Jayson Tatum holds the key to the Boston Celtics‘ chances of success in their upcoming playoff run.
The All-Star wing is unquestionably the best player on the Celtics roster and will be the focal point of Boston’s offense – both as a scorer and playmaker. Yet, as the Celtics gear up to face the Brooklyn Nets in the first round of the playoffs, questions will inevitably be asked about Tatum’s ability to out-duel Kevin Durant.
Let’s be honest, Durant is a top-two player in the world right now, and will enter the Celtics/Nets series as the best player on the floor. Tatum will come in second place, and then you can choose between Kyrie Irving and Jaylen Brown for third and fourth, depending on what you value in the playoffs.
However, NBA Insider Chris Mannix recently shared an update on Tatum’s mindset, and why he will disagree with those who believe Durant is the best player in the upcoming series.
“I was speaking to someone close to Jayson Tatum recently, and one thing he told me was that Tatum, right now, believes he’s the best player in the world. Not All-NBA level, but the best player in the world. And I believe Tatum goes into this series eager to prove that he can play on the level of Kevin Durant,” Mannix said.
A motivated Jayson Tatum is a fearsome prospect, but if he can keep his game within the flow of the Celtics’ offense, and execute at an elite level, there’s no reason why the St. Louis native can’t see his stock rise throughout this series.

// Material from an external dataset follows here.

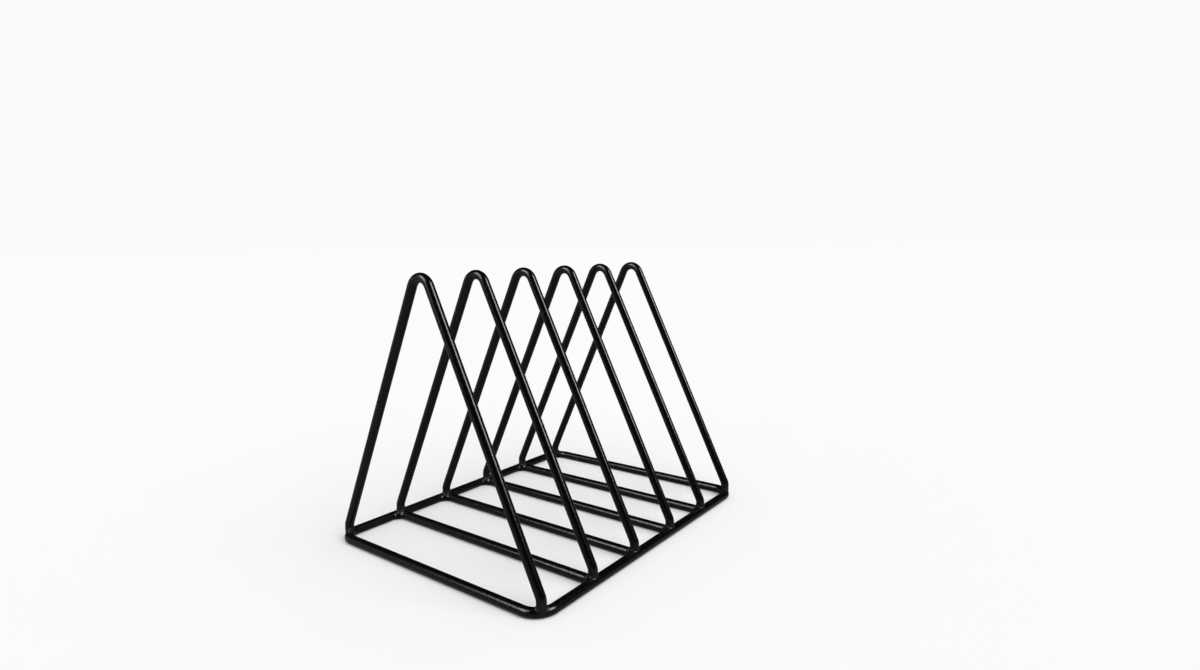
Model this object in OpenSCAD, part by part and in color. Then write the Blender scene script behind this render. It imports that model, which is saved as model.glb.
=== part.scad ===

Tatum Carried Boston Last Season
When the Celtics and Nets faced off in the 2021 playoffs, Boston was a team reeling from multiple injuries to important players. Jaylen Brown was ruled out of the post-season due to a wrist injury, while Robert Williams went down early in the first round after re-aggravating a turf toe injury.
That left Tatum as the lone star on the Celtics roster, and against a three-headed monster of Kevin Durant, Kyrie Irving, and James Harden, Tatum went to work. Over the five games Boston played in last year’s playoffs, their All-Star wing averaged 30.6 points, 5.8 rebounds, and 4.6 assists per game on 38.9% three-point shooting and 42.3% shooting from the field.
Tatum scored 30 or more points in three of the Celtics’ five outings, even dropping 50 in game three against the Nets on May 28. If that’s what Boston’s star wing can do without the support of other elite players around him, imagine what he’s going to be capable of this year, when he has Jaylen Brown and an improved Marcus Smart supporting him on the wings.
Still, the Celtics are in for a tough series against an incredibly talented Nets team, and right now, there’s no telling which roster is going to progress out of the first round, and which will be facing an early exit.
Udoka is Not Worried About Match-ups
While fans and analysts continue to look for advantages in the endless supply of lineup data, the Celtics coaches will be getting to work in the film room so they can formulate a gameplan.
When he recently spoke to the media, Celtics head coach Ime Udoka noted how he’s not concerned with how his team match-up with the Nets, but rather, with how Boston sticks to his principles throughout a game.
“We look at everything, honestly. One thing I’ve prioritized is health and us playing our best. The opponent doesn’t matter as much, chips will fall where they are, but we know all the tie-breakers and all the scenarios. But we’re going to worry about ourselves more than anybody else, being healthy,” Udoka said in a recent press conference.
The Celtics head into their series as the second-best offensive team in the league since January 1, sitting behind the Minnesota Timberwolves, and as the best defensive team in the league in terms of efficiency.
With such lofty rankings on both ends of the floor, it makes sense that Boston is bullish on their chances against a Nets team that had to go through the play-in tournament to qualify for the post-season. But, the Celtics will need to be aware of over-confidence and ensure they approach each game with cautious optimism.